Making Space for Mental Health: An Environmental Humanities Approach to Social Media

Curator's Note

When we think of social media and mental health rarely do we position this combination as positive. This commentary, however, offers a project-based learning approach that positions social media as beneficial to connectivity of experience.

In March 2020, when remote learning suddenly became the norm, I started teaching a new course. My ongoing experiences with lockdown—being stuck inside with my four children and my husband out of the house, deemed an essential worker—made it very clear that in order to get through it we needed to spend time outside. Further, if I wanted my students to stay engaged (in a course examining natureculture) the most logical choice I could make as a teacher was also to get them outside. So, I returned to an abandoned project that juxtaposed urbanization and nature, in terms happiness and well-being, and began to reframe my course so students were required to leave the confines of their homes: to go outside and be with nature. An additional layer was to document these experiences on Instagram . The assignment, titled The Personal Narrative Project, was designed to create opportunities for students to connect coursework to their lived experiences with nature. It took the place of a standard, final academic research paper and was comprised of three stages. In the first stage, students were required to go for at least one 40-minute walk per week and keep two weekly journals (a written reflection journal and visual activity journal) to document their experiences with nature; in the second stage students reported out their experiences via Instagram; and in the third stage, which was a final reflective narrative, students were invited to consider how the entire process invited them to  “exceed the boundaries of the Anthropocene,  allowing us to make our place by inventing it in a way not measured by the end but by an ongoing commitment to stay with the trouble, to discover the accident, to spend time with the stranger” (Clary-Lemon, 2019, p. 176).
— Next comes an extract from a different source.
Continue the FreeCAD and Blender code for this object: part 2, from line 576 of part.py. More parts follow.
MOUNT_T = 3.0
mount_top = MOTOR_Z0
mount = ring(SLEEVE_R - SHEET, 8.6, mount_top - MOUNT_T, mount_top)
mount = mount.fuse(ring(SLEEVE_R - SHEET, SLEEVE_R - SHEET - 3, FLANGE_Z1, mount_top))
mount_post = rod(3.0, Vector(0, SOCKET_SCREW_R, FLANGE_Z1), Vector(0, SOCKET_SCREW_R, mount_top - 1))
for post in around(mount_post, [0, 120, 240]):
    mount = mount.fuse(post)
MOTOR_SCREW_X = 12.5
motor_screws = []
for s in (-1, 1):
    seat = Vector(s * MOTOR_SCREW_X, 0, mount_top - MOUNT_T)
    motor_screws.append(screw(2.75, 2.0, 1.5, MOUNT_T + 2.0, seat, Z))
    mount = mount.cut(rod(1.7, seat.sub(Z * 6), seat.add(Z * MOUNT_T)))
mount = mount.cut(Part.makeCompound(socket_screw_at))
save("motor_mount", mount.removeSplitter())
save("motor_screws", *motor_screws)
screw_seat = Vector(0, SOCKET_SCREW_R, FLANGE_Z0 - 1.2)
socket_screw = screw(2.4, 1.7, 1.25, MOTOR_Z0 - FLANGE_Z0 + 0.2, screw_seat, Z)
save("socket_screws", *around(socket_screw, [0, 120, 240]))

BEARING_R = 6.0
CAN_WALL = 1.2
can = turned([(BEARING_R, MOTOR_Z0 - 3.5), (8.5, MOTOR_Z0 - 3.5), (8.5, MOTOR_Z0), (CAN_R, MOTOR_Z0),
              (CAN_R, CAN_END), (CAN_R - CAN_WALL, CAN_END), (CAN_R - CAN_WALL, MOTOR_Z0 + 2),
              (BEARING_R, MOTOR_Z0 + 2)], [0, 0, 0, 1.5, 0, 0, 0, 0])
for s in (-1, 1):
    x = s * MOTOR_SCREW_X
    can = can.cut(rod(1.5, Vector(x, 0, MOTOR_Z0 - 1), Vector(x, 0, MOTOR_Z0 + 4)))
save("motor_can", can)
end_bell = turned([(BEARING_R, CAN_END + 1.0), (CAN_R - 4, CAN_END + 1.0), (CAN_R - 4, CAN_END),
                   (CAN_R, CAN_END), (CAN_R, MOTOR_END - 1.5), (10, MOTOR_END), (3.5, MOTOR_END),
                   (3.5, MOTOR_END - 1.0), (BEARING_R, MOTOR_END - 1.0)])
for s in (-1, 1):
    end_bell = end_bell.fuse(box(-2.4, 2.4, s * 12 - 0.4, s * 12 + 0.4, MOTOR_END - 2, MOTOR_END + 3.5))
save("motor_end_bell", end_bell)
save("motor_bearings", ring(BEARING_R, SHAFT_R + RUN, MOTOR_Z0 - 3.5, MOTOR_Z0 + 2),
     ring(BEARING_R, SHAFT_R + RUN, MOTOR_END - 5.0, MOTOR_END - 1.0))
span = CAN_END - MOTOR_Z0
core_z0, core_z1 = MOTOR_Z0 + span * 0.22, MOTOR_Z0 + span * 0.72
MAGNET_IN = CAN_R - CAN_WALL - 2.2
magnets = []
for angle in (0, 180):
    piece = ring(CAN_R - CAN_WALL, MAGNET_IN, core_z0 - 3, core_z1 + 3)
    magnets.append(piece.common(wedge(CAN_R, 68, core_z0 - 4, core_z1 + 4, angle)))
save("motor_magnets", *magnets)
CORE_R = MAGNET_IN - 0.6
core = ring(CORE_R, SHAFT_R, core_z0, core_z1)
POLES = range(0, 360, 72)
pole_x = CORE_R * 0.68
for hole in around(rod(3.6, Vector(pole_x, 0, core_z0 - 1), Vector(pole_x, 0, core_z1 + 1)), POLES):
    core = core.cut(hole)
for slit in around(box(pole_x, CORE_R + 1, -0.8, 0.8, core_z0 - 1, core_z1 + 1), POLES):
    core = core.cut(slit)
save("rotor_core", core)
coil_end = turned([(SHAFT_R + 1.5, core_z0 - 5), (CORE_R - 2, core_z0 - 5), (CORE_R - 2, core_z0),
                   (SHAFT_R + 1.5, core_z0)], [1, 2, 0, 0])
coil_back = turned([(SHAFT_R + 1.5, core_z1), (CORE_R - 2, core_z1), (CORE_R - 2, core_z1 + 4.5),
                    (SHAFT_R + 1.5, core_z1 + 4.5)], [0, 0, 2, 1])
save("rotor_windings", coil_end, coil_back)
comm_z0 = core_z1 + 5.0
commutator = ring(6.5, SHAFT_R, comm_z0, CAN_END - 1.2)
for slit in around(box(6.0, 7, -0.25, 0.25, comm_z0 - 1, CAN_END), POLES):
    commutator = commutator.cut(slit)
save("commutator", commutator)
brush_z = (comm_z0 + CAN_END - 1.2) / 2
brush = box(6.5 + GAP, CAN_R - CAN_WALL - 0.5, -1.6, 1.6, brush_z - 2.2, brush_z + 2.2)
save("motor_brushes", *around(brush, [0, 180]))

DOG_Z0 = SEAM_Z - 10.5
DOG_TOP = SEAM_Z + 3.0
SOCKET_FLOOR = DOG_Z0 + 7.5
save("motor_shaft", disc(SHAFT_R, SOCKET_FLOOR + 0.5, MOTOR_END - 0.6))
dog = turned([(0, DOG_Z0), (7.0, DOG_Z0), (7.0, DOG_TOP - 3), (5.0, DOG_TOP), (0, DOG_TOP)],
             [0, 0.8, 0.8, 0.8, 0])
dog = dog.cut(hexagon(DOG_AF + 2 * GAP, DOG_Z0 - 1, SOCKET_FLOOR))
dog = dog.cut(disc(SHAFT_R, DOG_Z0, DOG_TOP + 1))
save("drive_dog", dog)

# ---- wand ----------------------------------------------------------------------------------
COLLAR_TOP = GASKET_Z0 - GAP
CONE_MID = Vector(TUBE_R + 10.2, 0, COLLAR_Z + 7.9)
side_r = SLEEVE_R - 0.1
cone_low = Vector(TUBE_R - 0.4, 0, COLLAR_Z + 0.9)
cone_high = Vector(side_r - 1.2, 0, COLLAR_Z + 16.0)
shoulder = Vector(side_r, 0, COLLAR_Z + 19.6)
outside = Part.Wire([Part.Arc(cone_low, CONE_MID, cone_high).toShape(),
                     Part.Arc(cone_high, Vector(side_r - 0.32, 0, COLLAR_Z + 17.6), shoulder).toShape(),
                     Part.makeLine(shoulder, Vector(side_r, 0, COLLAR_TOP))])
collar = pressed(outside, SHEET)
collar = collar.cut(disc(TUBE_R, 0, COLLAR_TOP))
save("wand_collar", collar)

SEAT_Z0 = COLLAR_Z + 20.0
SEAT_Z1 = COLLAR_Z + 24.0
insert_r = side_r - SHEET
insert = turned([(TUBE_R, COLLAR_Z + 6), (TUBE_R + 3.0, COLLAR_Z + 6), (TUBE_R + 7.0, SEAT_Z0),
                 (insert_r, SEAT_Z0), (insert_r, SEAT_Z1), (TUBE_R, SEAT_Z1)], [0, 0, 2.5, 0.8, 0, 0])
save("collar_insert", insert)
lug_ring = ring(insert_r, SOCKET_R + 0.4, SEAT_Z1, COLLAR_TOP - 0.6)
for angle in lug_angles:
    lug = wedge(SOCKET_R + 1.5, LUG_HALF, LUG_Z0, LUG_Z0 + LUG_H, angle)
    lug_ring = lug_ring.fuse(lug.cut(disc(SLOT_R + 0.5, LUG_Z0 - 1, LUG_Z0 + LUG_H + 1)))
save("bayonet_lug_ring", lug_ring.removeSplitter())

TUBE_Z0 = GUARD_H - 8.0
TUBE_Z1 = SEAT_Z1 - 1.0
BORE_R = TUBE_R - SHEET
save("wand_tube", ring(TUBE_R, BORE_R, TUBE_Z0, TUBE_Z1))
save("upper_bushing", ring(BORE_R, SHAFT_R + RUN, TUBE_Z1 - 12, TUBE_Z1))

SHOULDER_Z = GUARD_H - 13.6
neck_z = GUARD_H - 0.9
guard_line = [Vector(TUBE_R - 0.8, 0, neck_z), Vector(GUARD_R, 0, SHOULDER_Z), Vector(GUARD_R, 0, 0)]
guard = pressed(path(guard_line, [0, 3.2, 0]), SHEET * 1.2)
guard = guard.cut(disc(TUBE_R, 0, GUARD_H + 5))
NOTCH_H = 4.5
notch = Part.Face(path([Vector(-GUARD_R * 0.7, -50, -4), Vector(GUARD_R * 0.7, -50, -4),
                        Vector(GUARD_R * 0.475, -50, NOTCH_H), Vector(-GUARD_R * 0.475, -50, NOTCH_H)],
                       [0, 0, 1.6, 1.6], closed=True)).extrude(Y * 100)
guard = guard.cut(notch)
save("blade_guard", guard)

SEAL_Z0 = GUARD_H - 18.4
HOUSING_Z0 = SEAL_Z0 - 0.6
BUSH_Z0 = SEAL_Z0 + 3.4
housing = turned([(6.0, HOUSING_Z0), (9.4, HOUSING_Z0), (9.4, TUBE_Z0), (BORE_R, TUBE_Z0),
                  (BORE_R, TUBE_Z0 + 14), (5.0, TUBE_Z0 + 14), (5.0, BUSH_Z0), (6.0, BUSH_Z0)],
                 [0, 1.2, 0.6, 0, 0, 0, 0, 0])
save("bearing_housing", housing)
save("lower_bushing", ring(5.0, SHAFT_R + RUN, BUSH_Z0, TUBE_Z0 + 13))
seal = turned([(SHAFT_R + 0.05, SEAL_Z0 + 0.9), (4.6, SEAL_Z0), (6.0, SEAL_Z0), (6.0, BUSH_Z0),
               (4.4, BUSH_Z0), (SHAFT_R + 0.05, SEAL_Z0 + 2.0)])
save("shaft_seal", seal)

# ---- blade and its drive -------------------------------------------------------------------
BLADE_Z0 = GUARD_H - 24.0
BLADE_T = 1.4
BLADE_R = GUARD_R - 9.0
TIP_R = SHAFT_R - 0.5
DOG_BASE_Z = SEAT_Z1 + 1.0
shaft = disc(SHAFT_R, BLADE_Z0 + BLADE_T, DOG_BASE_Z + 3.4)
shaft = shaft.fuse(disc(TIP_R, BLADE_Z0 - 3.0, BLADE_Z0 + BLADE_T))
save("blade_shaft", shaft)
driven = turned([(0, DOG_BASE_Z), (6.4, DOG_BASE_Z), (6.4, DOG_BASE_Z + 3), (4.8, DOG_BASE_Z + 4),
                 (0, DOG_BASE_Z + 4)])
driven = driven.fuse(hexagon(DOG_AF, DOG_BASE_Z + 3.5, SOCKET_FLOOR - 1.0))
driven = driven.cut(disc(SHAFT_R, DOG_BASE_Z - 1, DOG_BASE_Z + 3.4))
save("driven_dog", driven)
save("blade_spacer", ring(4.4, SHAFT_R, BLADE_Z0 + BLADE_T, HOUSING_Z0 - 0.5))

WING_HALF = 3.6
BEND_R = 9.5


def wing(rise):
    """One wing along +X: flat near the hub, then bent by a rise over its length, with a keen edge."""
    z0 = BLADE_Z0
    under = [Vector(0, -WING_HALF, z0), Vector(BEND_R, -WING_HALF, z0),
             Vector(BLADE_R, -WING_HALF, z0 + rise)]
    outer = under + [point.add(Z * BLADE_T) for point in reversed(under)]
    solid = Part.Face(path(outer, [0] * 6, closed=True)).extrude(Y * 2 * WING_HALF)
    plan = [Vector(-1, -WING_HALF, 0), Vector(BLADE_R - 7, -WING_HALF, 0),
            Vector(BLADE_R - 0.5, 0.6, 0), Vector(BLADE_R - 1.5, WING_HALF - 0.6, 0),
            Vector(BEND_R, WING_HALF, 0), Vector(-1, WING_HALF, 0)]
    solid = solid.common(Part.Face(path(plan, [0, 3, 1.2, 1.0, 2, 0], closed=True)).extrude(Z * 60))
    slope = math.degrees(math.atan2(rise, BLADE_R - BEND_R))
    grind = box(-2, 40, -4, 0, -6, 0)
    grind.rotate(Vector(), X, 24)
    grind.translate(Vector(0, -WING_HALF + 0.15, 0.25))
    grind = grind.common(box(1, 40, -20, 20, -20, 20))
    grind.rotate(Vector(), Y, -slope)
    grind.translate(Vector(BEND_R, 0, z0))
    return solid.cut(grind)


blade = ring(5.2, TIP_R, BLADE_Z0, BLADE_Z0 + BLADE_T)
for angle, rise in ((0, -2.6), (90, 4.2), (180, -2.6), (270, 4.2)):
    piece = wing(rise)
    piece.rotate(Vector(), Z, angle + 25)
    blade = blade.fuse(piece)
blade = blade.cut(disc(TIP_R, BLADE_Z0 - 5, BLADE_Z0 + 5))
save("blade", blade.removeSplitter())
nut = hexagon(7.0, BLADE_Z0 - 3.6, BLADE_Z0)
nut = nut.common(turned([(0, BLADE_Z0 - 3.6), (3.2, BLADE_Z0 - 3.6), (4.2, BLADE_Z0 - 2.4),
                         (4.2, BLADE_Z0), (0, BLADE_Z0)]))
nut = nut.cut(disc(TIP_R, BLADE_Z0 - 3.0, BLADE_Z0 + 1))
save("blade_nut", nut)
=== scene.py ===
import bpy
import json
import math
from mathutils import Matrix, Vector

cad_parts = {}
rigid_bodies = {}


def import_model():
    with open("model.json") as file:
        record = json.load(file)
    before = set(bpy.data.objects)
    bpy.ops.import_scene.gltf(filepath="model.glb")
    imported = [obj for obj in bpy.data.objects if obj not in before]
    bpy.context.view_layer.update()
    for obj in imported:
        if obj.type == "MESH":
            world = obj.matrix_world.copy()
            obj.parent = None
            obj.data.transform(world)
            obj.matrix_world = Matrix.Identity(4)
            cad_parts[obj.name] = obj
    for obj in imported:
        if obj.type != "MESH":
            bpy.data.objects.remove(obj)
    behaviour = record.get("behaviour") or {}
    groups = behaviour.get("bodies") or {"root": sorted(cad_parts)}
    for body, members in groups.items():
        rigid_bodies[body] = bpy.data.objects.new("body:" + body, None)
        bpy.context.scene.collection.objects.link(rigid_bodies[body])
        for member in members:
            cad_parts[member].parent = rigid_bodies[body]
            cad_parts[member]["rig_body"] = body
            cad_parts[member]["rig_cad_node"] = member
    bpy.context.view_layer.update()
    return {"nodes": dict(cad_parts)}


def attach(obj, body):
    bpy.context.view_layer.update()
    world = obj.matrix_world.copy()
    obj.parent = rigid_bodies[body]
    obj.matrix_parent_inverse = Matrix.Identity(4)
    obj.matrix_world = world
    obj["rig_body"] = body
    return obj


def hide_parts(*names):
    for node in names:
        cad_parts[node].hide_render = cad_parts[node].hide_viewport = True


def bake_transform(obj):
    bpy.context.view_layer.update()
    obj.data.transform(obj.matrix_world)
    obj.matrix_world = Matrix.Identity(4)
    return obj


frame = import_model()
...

While I didn’t explicitly tell my students an underlying goal of this project was to support their mental health, this was a connection that many of them made:

[T]hroughout the term I have found that those nature walks and the time I spent reflecting on my own thoughts may have been my saving grace throughout the term.

It could be a challenge to motivate myself [to go outside] after a strenuous day of schoolwork but overall, I enjoyed my day a lot more every time I finally got out of the house.

[A]ny change in scenery or routine helped me to brighten my mood and also stay energized throughout the term.

And, while I didn’t image that this project would engage with environmental activism, students almost universally took up positionings seated in social change , as evidenced in the included Instagram posts; these positionings, however, while not always directly addressed in course readings (see Reading List), emerged within student-led discussions as students sought to make connections between their own lived experiences with natureculture (Clary-Lemon, 2019) and the fictional and non-fictional course readings. These discussions, which were framed by weekly reflections, inherently embrace social activism—students positioned their own lived  experiences alongside the texts making connections between often far-away narratives and their own right-now experiences. For instance, one student explained:

[The assignment] reminded me of the good that was in the world and that good was all of the nature around me. It made me want to protect our Earth even more because it feels like humanity is crumbling down…this assignment really made me look at the way that humans were interacting with nature in my own backyard. When walking or driving by myself, I looked at things very differently…I saw a field or trash bins and I reconsidered my consumption and waste and I evaluated my life to see how I could reduce my footprint.

Both student reflections and the Instagram posts illustrate how dwelling with nature can provide students with time to process their lived experiences. This simple activity provided students with an emotional outlet, to not only process course material, but a variety of day-to-day constraints—personal and academic—imposed by Covid-19. This is not what I envisioned. Ultimately, this experience has taught me that learning, especially active learning, should not be bound by the walls of a classroom—digital or mortar. My hope is that readers can find ways to adopt and adapt similar activities into their own classrooms and leverage social media as a positive learning tool. While the pandemic will not last forever, the stress of post-secondary education is something that students will continue to struggle with, the environmental humanities approach outlined above is one way to overcome and cope with such struggles.

What strikes me most, is the positive impact this assignment made to their lives, and how—unwittingly—a simple walk, something that is available to almost all of us, provided students with a coping mechanism that supported their cognitive development and mental health.

 

Reading List

Clary-Lemon, J. (2019). Planting the anthropocene: Rhetorics of natureculture. University Press of Colorado.

Geisel, T. S. (1971). The lorax. Random House Books for Young Readers.

Gill, C. (2011). Eating dirt: Deep forests, big timber, and life with the tree-planting tribe. Vancouver: Greystone Books Ltd.

Kolbert, E. (2015). The sixth extinction: An unnatural history (First Picador ed.). New York: Picador, Henry Holt and Company.

Langston, N. (1997). Forest dreams, forest nightmares: An environmental history of a forest health crisis. American Forests—Nature, Culture and Politics. University Press of Kansas: Lawrence, Kansas, 247-271.

Muir, J. (1897). The American Forests.

Powers, R. (2018). The overstory: A novel. WW Norton & Company.

Silverstein, S., Freeman, N., & Kennedy, A. P. (1964). The giving tree (p. 57). New York: HarperCollins.